Wartime production totaled 5,180 airplanes for four years of war; by comparison, Austria-Hungary's major foe, Italy, built about 18,000 in three years. Austro-Hungarian practice included inspection of completed aircraft by army officers before they left the factory.

Before the war, the army also operated four airships at Fischamend:
- Militärluftschiff I (1909–1914), also known as Parseval PL 4.
- Militärluftschiff II (1910–1913), also known as Lebaudy 6 Autrichienne
- Militärluftschiff III (1911–1914)
- Militärluftschiff IV (1912)
Militärluftschiff III was destroyed in a mid-air collision with a Farman HF.20 on 20 June 1914. This ended the airship program. During the war the military expressed interest in purchasing Zeppelins from Germany but failed to acquire any. The navy ordered four to be locally manufactured in 1917 but none were completed before the armistice. They were scrapped by the Allies after the war.

== Organization ==
The K. u. K Luftfahrtruppen was organized into a trilevel organization. At the top was the Fliegerarsenal ("aviation arsenal"), a complex bureaucracy working for a civilian Ministry of War. New airplanes were shipped from the factory to a Flars group for acceptance. These groups were located:
- No. I at Aspern, Austria
- No. II at Budapest, Hungary
- No. III at Wiener-Neustadt (later moved to the Anatra plant in Odessa)
- No. IV at Campoformido, Italy
- An unnumbered group in Berlin to accept German aircraft

In turn, the Flars forwarded aircraft received to Fliegeretappenpark ("aviation parks"). These Fleps were each responsible for supplying a combat sector of the Austro-Hungarian forces. They supplied hardware and supplies to the aviation units. They also served as repair depots for severely damaged aircraft; they would repair some airplanes that were damaged beyond a frontline unit's repair capabilities, and send the worst back to a factory. There were three Flars at war's beginning; there were eleven by war's end.

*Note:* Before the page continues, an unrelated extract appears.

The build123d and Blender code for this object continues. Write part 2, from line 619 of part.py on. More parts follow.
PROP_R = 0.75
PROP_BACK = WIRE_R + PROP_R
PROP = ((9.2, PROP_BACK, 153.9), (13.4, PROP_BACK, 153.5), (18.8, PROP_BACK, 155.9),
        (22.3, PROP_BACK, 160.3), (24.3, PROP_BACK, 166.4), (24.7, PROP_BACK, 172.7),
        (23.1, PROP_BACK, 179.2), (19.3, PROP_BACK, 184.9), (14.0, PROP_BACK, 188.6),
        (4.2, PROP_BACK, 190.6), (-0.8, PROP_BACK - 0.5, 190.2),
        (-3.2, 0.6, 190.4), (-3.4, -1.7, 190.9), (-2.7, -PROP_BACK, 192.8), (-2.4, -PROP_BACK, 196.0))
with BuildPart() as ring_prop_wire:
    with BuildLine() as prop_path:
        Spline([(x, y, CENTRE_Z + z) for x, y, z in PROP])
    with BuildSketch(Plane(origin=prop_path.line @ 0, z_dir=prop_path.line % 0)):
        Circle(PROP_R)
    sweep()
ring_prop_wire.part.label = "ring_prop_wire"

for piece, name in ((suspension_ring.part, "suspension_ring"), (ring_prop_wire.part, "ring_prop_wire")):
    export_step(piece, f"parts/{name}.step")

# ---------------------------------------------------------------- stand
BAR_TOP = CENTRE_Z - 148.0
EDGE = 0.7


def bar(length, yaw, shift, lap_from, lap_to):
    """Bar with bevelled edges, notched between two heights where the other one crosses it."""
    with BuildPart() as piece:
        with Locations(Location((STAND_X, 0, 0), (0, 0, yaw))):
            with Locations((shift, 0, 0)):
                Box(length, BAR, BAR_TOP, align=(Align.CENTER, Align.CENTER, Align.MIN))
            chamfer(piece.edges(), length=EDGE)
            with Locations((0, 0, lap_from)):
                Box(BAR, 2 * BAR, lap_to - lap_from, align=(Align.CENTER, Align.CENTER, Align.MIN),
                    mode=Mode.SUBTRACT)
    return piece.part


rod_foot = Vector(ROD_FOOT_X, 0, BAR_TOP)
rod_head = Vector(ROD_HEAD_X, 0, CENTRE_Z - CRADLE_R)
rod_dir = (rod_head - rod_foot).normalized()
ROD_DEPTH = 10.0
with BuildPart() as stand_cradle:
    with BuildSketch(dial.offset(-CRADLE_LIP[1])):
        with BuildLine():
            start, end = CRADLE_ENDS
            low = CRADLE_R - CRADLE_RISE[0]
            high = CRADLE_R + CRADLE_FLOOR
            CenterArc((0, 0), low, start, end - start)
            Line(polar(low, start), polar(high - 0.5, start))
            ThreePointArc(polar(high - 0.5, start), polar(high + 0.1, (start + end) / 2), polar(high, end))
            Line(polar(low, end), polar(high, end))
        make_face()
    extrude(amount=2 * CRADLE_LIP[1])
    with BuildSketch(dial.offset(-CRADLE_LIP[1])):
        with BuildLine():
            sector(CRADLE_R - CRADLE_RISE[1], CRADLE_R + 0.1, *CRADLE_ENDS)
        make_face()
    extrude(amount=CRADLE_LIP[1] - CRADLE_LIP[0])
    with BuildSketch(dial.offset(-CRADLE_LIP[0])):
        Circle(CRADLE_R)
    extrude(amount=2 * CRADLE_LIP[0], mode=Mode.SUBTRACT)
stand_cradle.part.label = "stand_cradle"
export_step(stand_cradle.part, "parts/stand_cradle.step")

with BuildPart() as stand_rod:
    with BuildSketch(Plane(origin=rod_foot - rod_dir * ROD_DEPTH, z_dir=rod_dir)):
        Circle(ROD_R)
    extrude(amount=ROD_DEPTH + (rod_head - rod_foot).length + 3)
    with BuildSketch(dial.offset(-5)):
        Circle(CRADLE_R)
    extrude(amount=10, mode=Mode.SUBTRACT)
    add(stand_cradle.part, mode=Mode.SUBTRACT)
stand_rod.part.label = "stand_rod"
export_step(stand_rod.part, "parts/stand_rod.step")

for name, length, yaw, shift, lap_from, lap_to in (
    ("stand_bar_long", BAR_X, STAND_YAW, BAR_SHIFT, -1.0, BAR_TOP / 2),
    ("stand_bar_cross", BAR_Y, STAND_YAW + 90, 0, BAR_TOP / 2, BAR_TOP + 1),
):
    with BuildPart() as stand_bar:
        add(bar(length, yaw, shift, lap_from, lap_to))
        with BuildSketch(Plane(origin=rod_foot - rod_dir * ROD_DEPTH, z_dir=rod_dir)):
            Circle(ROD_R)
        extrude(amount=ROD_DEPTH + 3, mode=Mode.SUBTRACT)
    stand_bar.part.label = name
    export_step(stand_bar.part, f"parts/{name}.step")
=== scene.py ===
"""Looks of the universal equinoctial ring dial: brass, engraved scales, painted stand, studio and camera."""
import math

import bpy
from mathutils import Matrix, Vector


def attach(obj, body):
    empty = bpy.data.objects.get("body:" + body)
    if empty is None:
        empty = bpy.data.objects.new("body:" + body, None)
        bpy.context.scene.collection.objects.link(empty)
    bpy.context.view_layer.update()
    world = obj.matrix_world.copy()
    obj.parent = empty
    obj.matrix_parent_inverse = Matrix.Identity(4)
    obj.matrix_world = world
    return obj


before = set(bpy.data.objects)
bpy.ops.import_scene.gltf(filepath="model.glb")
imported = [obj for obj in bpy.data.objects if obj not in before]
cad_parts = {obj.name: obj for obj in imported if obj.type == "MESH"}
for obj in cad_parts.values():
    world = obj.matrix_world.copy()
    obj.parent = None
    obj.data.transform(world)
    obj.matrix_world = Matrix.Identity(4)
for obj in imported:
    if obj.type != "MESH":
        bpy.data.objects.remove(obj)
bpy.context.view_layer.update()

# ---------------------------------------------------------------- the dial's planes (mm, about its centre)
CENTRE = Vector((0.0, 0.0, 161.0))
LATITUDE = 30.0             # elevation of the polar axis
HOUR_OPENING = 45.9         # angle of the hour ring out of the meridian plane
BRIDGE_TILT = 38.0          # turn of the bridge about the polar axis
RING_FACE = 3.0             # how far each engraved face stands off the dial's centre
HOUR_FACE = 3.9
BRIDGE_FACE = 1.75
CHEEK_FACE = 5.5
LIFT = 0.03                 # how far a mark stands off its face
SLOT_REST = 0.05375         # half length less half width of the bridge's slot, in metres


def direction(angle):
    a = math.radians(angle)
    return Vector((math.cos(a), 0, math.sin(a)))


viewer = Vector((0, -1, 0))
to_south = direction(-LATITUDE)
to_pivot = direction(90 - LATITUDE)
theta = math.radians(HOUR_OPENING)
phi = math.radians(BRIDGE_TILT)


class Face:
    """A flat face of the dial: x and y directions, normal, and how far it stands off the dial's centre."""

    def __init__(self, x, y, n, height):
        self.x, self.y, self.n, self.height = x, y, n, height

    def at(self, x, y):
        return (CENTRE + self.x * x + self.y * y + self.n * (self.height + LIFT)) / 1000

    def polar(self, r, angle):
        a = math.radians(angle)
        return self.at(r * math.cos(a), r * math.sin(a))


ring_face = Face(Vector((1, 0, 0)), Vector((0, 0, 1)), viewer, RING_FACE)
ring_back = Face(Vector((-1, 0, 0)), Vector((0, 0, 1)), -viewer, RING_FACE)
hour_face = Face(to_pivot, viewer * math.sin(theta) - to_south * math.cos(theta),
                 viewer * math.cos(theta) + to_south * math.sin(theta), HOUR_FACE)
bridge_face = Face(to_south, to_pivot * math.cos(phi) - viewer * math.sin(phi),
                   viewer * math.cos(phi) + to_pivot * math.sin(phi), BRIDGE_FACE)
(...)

Other midlevel units in the K. u. K Luftfahrtruppen were the Fliegerersatzkompanie ("spare flier company"). These replacement depots served a dual purpose. They not only trained and supplied air crew and maintenance staff as replacements to frontline units; they also formed new units to be posted to the front. By war's end, there were 22 of these Fleks.

Finally, there were the line units of the K. u. K Luftfahrtruppen. These Fliegerkompanies were understaffed, seldom having more than eight pilots per unit. There were 77 Fliks in existence by war's end. By 1917, their unit numbers were extended by a letter suffix denoting the unit's mission. For instance:
- 'J' denoted Jagdfliegerkompanie, a fighter squadron
- 'P' meant Photoeinsitzerkompanie, or a single-seater photographic reconnaissance squadron. 'Rb' designated a squadron capable of flying photo sequences and mosaics.
- 'D' meant a squadron was a Divisionsfliegerkompanie flying short range reconnaissance for an army division.
- 'K' showed that the Korpsfliegerkompanie was flying short range recon for a corps.
- 'F' meant Fernaufklärerkompagnie, a long range recon unit.
- 'S' meant a Schlachtfliegerkompagnie attached to ground support squadrons; they were often repurposed 'D' squadrons.
- 'G' meant Grossflugzeugkompagnie, a bomber squadron.

== Markings ==

At the outbreak of war, Austro-Hungarian aircraft were brightly painted in red and white bands all along the fuselage. These were swiftly discarded, but the red/white/red bands on the wingtips and tail remained. Aircraft supplied from Germany generally arrived with the familiar black cross marking already applied, and this was adopted officially from 1916, though individual aircraft occasionally kept some red-white-red bands.

Austria-Hungary produced 413 seaplanes during the war. These naval aircraft were more elaborately marked. Typically, a flying boat sported a black cross pattée on a box of white background for national insignia; the boxed crosses were found on top of upper wing surfaces both port and starboard, under both lower wing surfaces, and on the sides of the hull. Additionally, the rudder and elevators were blocked out in red and white; broad red and white bands were sometimes applied to the outboard ends of the wings also. There were also serial numbers on the hull.